-------- Data block --------

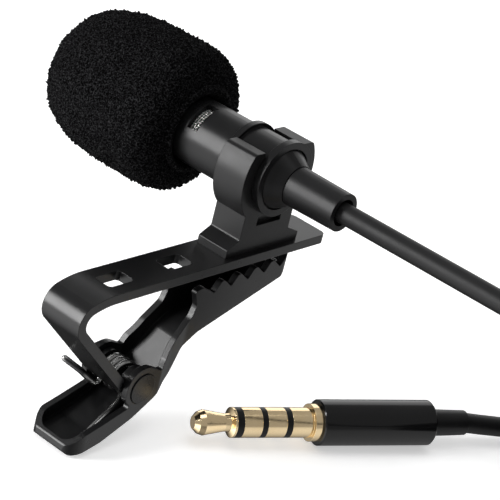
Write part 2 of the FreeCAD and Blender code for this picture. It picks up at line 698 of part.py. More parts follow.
def make_plug():
    """Four-contact 3.5 mm plug: contacts on a core, insulating rings, barrel, relief."""
    core = "plug_core_radius"
    full = "plug_radius"
    tip_end = str(PLUG_STEPS[0][1])
    plug_body("PlugTip", [
        ("0", "0"), ("0", "0.75"), ("0.5", "1.25"), ("1.15", "1.48"), ("1.9", "1.35"),
        ("3.7", "1.04"), ("4.35", "1.06"), ("4.6", full), (tip_end, full), (tip_end, core),
        ("plug_nose", core), ("plug_nose", "0"),
    ], "plug_tip")
    rings = []
    for i, (name, end, ring_end) in enumerate(PLUG_STEPS):
        start = str(PLUG_STEPS[i - 1][2]) if i else None
        if start:
            plug_body(name.title(), [(start, core), (str(end), core), (str(end), full),
                                     (start, full)], name)
        rings.append(plug_body(f"Insulator{i}", [
            (str(end), core), (str(ring_end), core), (str(ring_end), full), (str(end), full)]))
    finish(fused("Insulators", rings), "plug_insulators")
    sleeve_start = str(PLUG_STEPS[-1][2])
    shoulder = "plug_nose + plug_flange_length"
    plug_body("PlugSleeve", [
        (sleeve_start, core), ("plug_nose", core), (shoulder, core),
        (shoulder, "plug_flange_radius"), ("plug_nose", "plug_flange_radius"),
        ("plug_nose", full), (sleeve_start, full)], "plug_sleeve")
    barrel_end = shoulder + " + plug_barrel_length"
    radius = "plug_barrel_radius"
    hollow = "plug_barrel_radius - 0.7"
    plug_body("PlugBarrel", [
        (shoulder, "1"), (shoulder, radius + " - 0.15"), (shoulder + " + 0.15", radius),
        (barrel_end + " - 0.25", radius), (barrel_end, radius + " - 0.25"),
        (barrel_end, "plug_relief_radius + 0.05"),
        (barrel_end + " - 1.2", "plug_relief_radius + 0.05"),
        (barrel_end + " - 1.2", hollow), (shoulder + " + 1", hollow), (shoulder + " + 1", "1"),
    ], "plug_barrel")
    relief_end = barrel_end + " + plug_relief_length"
    plug_body("PlugRelief", [
        (barrel_end + " - 1.2", "cable_radius"), (barrel_end + " - 1.2", "plug_relief_radius"),
        (barrel_end, "plug_relief_radius"), (relief_end, "plug_relief_radius - 0.12"),
        (relief_end, "cable_radius"),
    ], "plug_relief")
    plug_body("PlugInner", [
        (shoulder + " + 1.6", "0"), (relief_end + " - part_gap", "0"),
        (relief_end + " - part_gap", "cable_radius - 0.02"),
        (shoulder + " + 1.6", "cable_radius - 0.02"),
    ], "plug_cable_end")


# ---------------------------------------------------------------- cable

# Route points by hand. The first is in the strain relief, the last is in the coil's top.
LEAD_ROUTE = [(0, -8.75, 10.4), (0, -38, 10.4), (0.8, -52, -4.5), (9.5, -58, -9.0),
              (20, -64, -9.3), (27.5, -65.3, -9.6)]
# From the coil's bottom turns straight to the plug.
TAIL_ROUTE = [(43, -39, -16.6), (37.9, -32.9, -16.9), (28.5, -28.03, -17.2),
              (19.5, -23.34, -15.92)]


def make_cable():
    """Free cable: lead, neat coil with its tie, and tail to the plug."""
    radius = size("cable_radius")
    relief_end = plug_point(size("plug_nose + plug_flange_length + plug_barrel_length")
                            + size("plug_relief_length"))
    tail = TAIL_ROUTE[:-1] + [(relief_end.x, relief_end.y, relief_end.z)]
    shape_part("cord_lead", tube_shape("cord_lead", LEAD_ROUTE, radius))
    shape_part("cord_tail", tube_shape("cord_tail", tail, radius))
    middle = size("coil_turn_radius")
    section = size("coil_section")
    bottom = size("floor + coil_lift")
    centre = V(size("coil_centre_x"), size("coil_centre_y"), bottom)
    half = section / 2
    profile = outline_edges([
        (middle - half, 0, 1.4), (middle + half, 0, 1.4),
        (middle + half, section, 1.4), (middle - half, section, 1.4)])
    body = new_body("CoilRing")
    turn = body.newObject("PartDesign::Revolution", "CoilRing_turn")
    turn.Profile = new_sketch(body, "XZ_Plane", profile)
    turn.ReferenceAxis = (turn.Profile[0], ["V_Axis"])
    turn.Angle = 360
    body.Placement.Base = centre
    finish(body, "cord_coil")
    gap = size("part_gap")
    thick = size("tie_thickness")
    tie = new_body("Tie")
    pad = tie.newObject("PartDesign::Pad", "Tie_pad")
    inner = half + gap
    outer = inner + thick
    edges = []
    for reach, rounding in ((inner, 1.35), (outer, 1.7)):
        edges += outline_edges([(-reach, half - reach, rounding), (reach, half - reach, rounding),
                                (reach, half + reach, rounding), (-reach, half + reach, rounding)])
    pad.Profile = new_sketch(tie, "XZ_Plane", edges)
    pad.Midplane = True
    bind(pad, "Length", "tie_width")
    way = math.radians(size("tie_angle"))
    place = centre + V(math.cos(way), math.sin(way), 0) * middle
    tie.Placement = FreeCAD.Placement(place, FreeCAD.Rotation(Z_AXIS, math.degrees(way)))
    finish(tie, "cord_tie")


# ---------------------------------------------------------------- build and write

def check_and_write():
    doc.recompute()
    faults = [f"{o.Name}: {o.State}" for o in doc.Objects
              if "Invalid" in o.State or "Error" in o.State]
    faults += [f"{p.Label}: bad shape" for p in parts if p.Shape.isNull() or not p.Shape.isValid()]
    if faults:
        raise RuntimeError("; ".join(faults))
    os.makedirs("parts", exist_ok=True)
    for part in parts:
        part.Shape.exportStep(f"parts/{part.Label}.step")
    print(f"{len(parts)} sub-parts written")


make_housing()
make_sleeve()
make_inner_parts()
make_cable_exit()
make_windscreen()
make_holder()
make_arm()
make_jaw()
make_pin()
make_spring()
make_plug()
make_cable()
check_and_write()
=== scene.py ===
import json
import math

import bpy
from mathutils import Matrix, Vector, noise


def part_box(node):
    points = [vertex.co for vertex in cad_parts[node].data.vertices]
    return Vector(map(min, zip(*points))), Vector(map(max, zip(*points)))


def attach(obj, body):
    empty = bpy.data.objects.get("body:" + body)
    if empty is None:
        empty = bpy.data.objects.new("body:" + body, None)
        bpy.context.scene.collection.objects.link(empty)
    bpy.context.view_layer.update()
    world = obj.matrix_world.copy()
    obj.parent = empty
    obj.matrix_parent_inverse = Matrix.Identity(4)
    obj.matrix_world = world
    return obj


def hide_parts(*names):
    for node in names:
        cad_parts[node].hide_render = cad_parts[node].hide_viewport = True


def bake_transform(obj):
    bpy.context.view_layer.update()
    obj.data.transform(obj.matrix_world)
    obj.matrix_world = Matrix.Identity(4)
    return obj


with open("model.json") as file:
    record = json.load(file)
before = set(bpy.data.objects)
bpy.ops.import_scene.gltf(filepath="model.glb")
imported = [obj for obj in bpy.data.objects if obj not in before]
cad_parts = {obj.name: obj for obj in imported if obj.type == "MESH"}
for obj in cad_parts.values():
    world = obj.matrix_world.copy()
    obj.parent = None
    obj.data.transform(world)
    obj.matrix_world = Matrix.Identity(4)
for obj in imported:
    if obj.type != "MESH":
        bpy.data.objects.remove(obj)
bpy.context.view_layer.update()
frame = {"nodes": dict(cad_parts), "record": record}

# The looks of a clip-on microphone: its cable, foam, spring wire and window mesh, the materials
# of every piece, the stage and its light. Lengths are in millimetres unless they carry MM.

MM = 0.001


def mm(*values):
    """A point given in millimetres, in metres."""
    return Vector(values) * MM


# ---------------------------------------------------------------- places from the frame

tube_low, tube_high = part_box("mic_sleeve")
AXIS_Z = (tube_low.z + tube_high.z) / 2
TUBE_RADIUS = (tube_high.x - tube_low.x) / 2
FLOOR_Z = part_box("plug_barrel")[0].z
CAMERA_TARGET = Vector((0, 0, AXIS_Z))


# ---------------------------------------------------------------- camera

CAMERA_AWAY = Vector((-0.7529, -0.5366, 0.3811)).normalized()
CAMERA_DISTANCE = 0.2268
CAMERA_ROLL = math.radians(14.42)
LENS = 145.0
LOOK_AT = mm(-2.7, -2.7, 1.9)


def make_camera():
    """A long lens on the cable's side, above the finger pad and a little tilted."""
    data = bpy.data.cameras.new("camera")
    data.sensor_width = 36
    data.lens = LENS
    data.clip_start = 0.01
    data.clip_end = 20
    camera = bpy.data.objects.new("camera", data)
    bpy.context.scene.collection.objects.link(camera)
    camera.location = CAMERA_TARGET + CAMERA_AWAY * CAMERA_DISTANCE
    aim = (LOOK_AT - camera.location).to_track_quat("-Z", "Y")
    roll = Matrix.Rotation(CAMERA_ROLL, 4, "Z")
    camera.matrix_world = Matrix.Translation(camera.location) @ aim.to_matrix().to_4x4() @ roll
    bpy.context.scene.camera = camera


make_camera()


# ---------------------------------------------------------------- cable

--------

Your objective:
Print exactly the lines above from the one with "obj.matrix_parent_inverse = Matrix.Identity(4)" to the one with "imported = [obj", including both.

Task response:
    obj.matrix_parent_inverse = Matrix.Identity(4)
    obj.matrix_world = world
    return obj


def hide_parts(*names):
    for node in names:
        cad_parts[node].hide_render = cad_parts[node].hide_viewport = True


def bake_transform(obj):
    bpy.context.view_layer.update()
    obj.data.transform(obj.matrix_world)
    obj.matrix_world = Matrix.Identity(4)
    return obj


with open("model.json") as file:
    record = json.load(file)
before = set(bpy.data.objects)
bpy.ops.import_scene.gltf(filepath="model.glb")
imported = [obj for obj in bpy.data.objects if obj not in before]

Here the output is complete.